06.26.07
tuesday’s with norwood: the lexicographer 2
posted by James Norwood Pratt | 0 comments
Johnson was a man of kind heart and great common sense but he never allowed these to get in the way of his outspoken prejudices. He affected to hate America and Americans and Scots almost as much. “Let me tell you,” the Scottish Boswell dutifully records his saying, “the noblest prospect a Scotchman ever sees is the high road that leads him to England.” Johnson loved strong drink like port and brandy and hated wine, saying, “Any man excepting Boswell could be drowned in it before it made him drunk.” He took a glass once only, to toast Sir Joshua when the great painter was knighted. But he could nowise afford alcohol, being of necessity a worker–a reluctant but for many years an incredibly hard worker who knew alcohol to be work’s deadly enemy. Before his monumental Dictionary finally appeared in 1755, a visitor to his quarters found “five or six Greek folios, a deal writing desk and a chair and a half,” plus two small spoons he’d inherited from his mother, a huge and handsome Chinese teapot, and a retinue of cups and saucers. Johnson politely seated his guest in the whole chair and balanced his own huge frame on its three-legged companion, tenderly steadying it, like a wounded friend, against the wall. And thus the two men passed the night in talk and tea drinking.

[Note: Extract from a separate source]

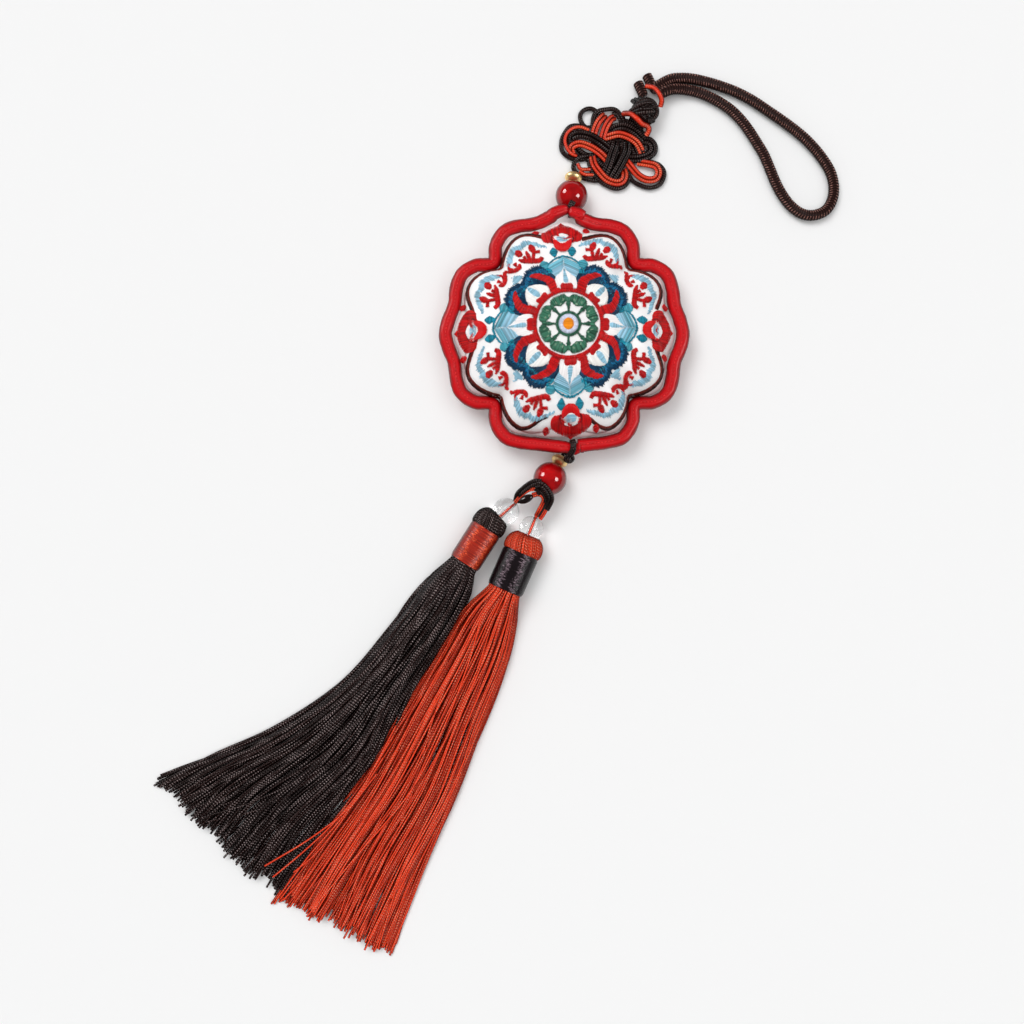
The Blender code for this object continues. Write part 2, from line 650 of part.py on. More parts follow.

Dr. Johnson’s life, like Boswell’s book, is punctuated with tea. A certain lady who once poured him sixteen cups in swift succession urbanely asked if a small basin “would save him trouble.” With more truth than politeness, Johnson answered “Madam, all the ladies put such questions to me. It is to save themselves the trouble, not me.” Soon after his Dictionary had made the great tea drinker famous and more comfortably off a puritan mined writer published an attack on tea, lamenting that sixteen ships and five hundred seamen were employed each year (circa 1750) in bringing it to England. Even beggars cadged an occasional cup, he complained, servants clamored for it, and he knew but a single lady right-minded enough to confine this luxury to her immediate family! In words that resounded throughout the kingdom, Johnson rose to the defense, avowing himself “a hardened and shameless tea-drinker, who has for many years diluted his meals with only the infusion of this fascinating plant; whose kettle has scarcely time to cool; who with tea amuses the evening, with tea solaces the midnight, and with tea welcomes the morning.” Boswell gravely records the whole affair, concluding with masterful understatement, “I suppose no person ever enjoyed with more relish the infusion of that fragrant leaf than did Johnson.” That is still a safe supposition.